What KIND of story is it? (A Star is Born: Daisy Jones & the Six, The Marvelous Mrs. Maisel, Babylon)
We’re working with Act II: Part 1, so it’s time to do another post on STORY PATTERNS - which you really start to see at work in this second quarter of a book or script. The KIND of story, or STORY PATTERN, is different from genre or subgenre.
There are hundreds of story patterns in books, movies, TV and plays - and when you start consciously spotting them, it can seriously up your story structure game.
Here are just a very, very few examples,
The Big Lie
MacGuffin
Road Trip
Fish Out of Water
Wolf in the Fold
Dark Academia (includes Campus Mystery)
Three Tasks
Three Brothers, Three Sisters or Three Siblings
Sociopolitical commentary
Buddy story
Lude Comedy
Trapped in the Family Business
Cinderella
Hey Kids, Let’s Put on a Show
Eat the Rich
The Long Con
Unreliable Narrator
There’s a much longer list of these patterns, with examples and discussion, in Stealing Hollywood and Writing Love: “What KIND of Story is It?”

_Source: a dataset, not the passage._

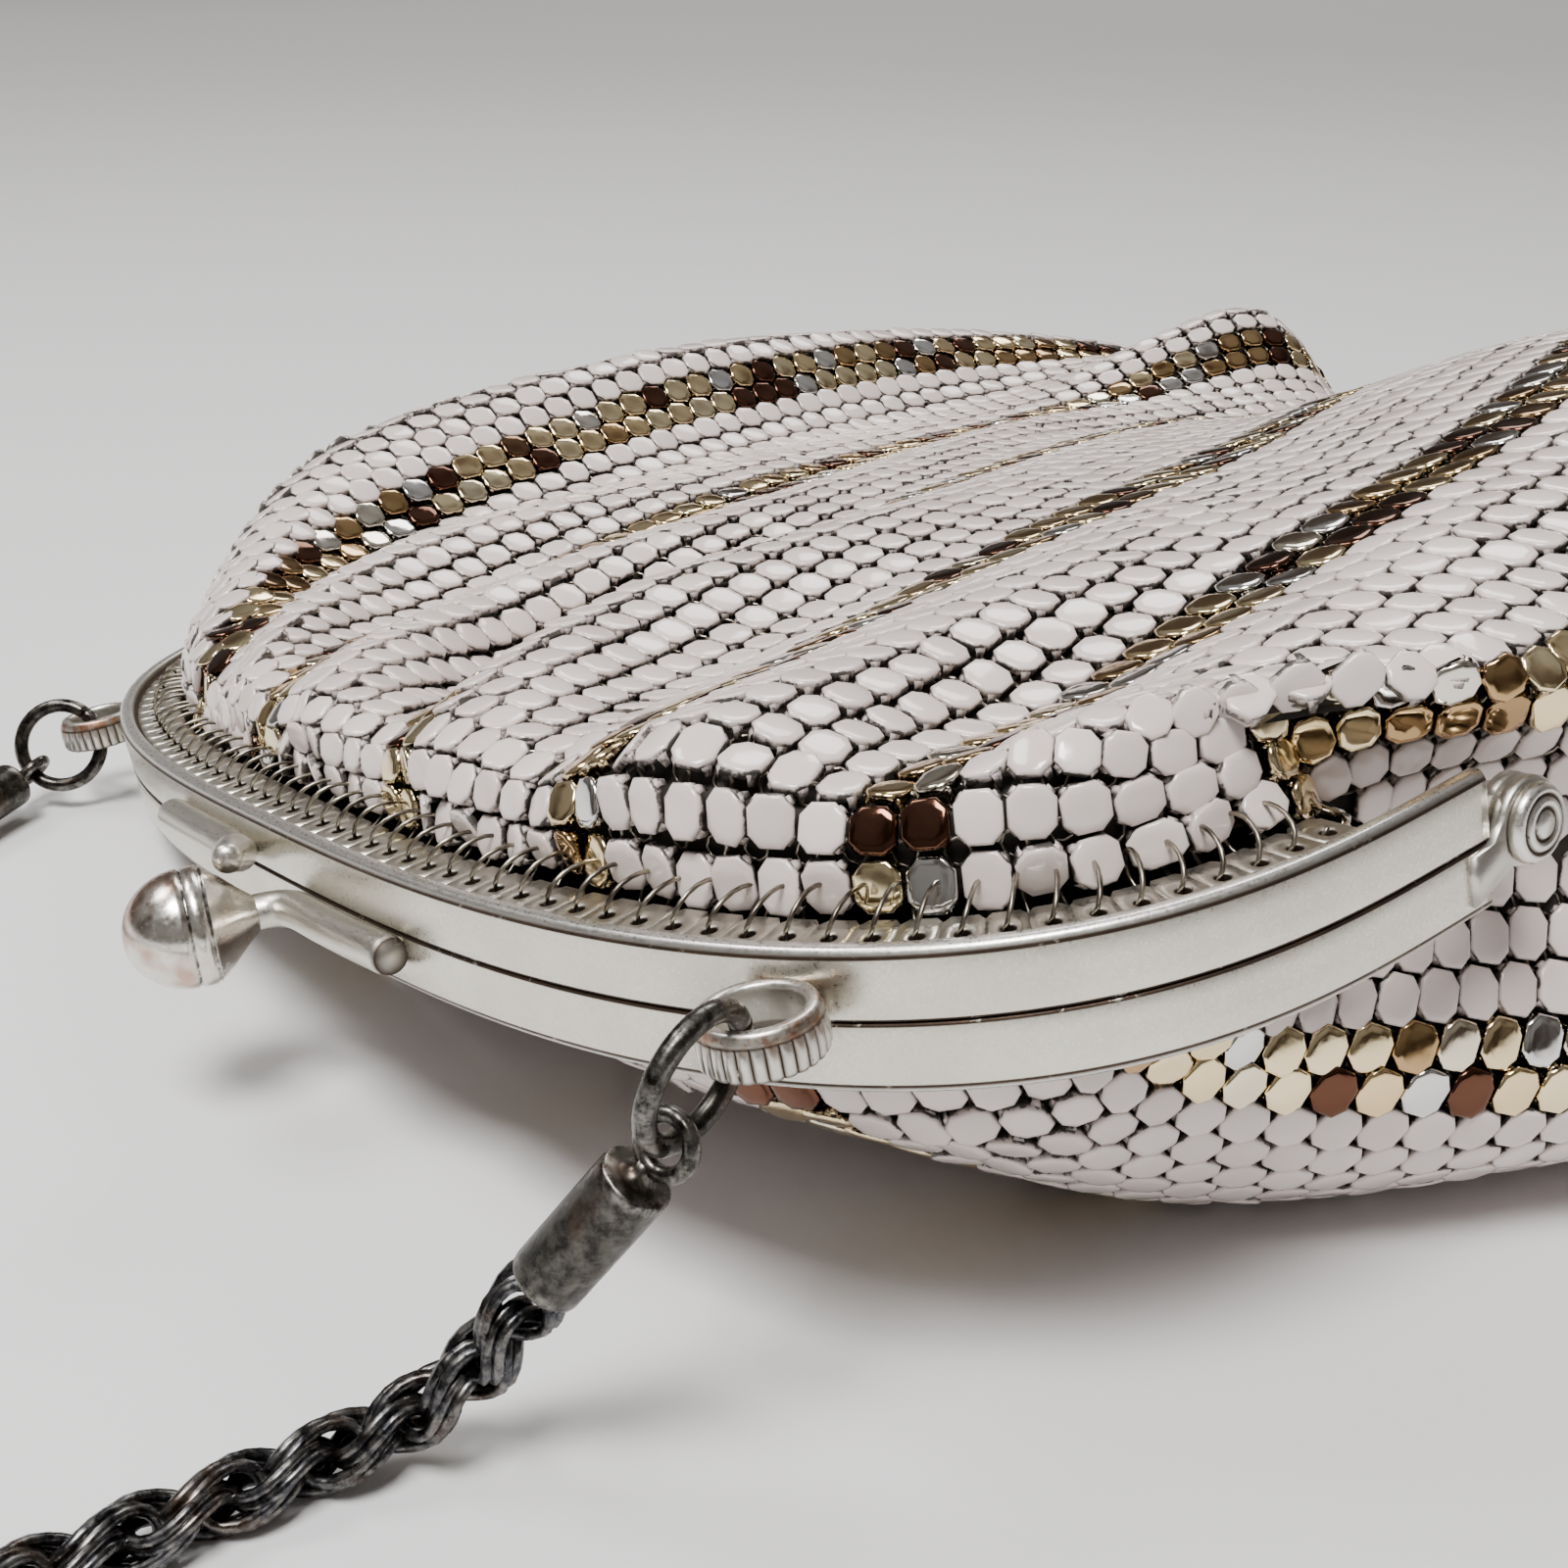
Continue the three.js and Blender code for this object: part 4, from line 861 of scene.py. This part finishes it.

And in these previous posts:
I’ll be honest - this might feel like advanced work to some of you, and if it’s confusing, don’t worry about it right now! As they say in 12-Step programs, “Take what you like and leave the rest.”
But in many ways, Story Patterns can be the most useful thing you ever learn about story structure. If the idea of Story Patterns clicks with you, it can really be a huge and helpful shortcut to a much stronger and very likely more commercial book or script.
So if you’re interested, I suggest you read through the lists of examples in those above chapters and posts, then take your own MASTER LIST of top ten movies and try identifying the story patterns working in each (remember, there will almost always be more than one).
Then identify the story pattern/s you are writing in your own book or script.
I’m happy to help you work this out if you leave a question or a list in the Comments -
Once you’ve identified your own Story Pattern - it’s always astonishingly useful to watch three or four movies of this story type in a row, to understand how the pattern can help you organize your own story. and what elements the audience or reader expects and loves from this kind of story.
So you can make sure to be hitting those elements in your own story, and even give us the new or deeper take that will make your story a classic. Right?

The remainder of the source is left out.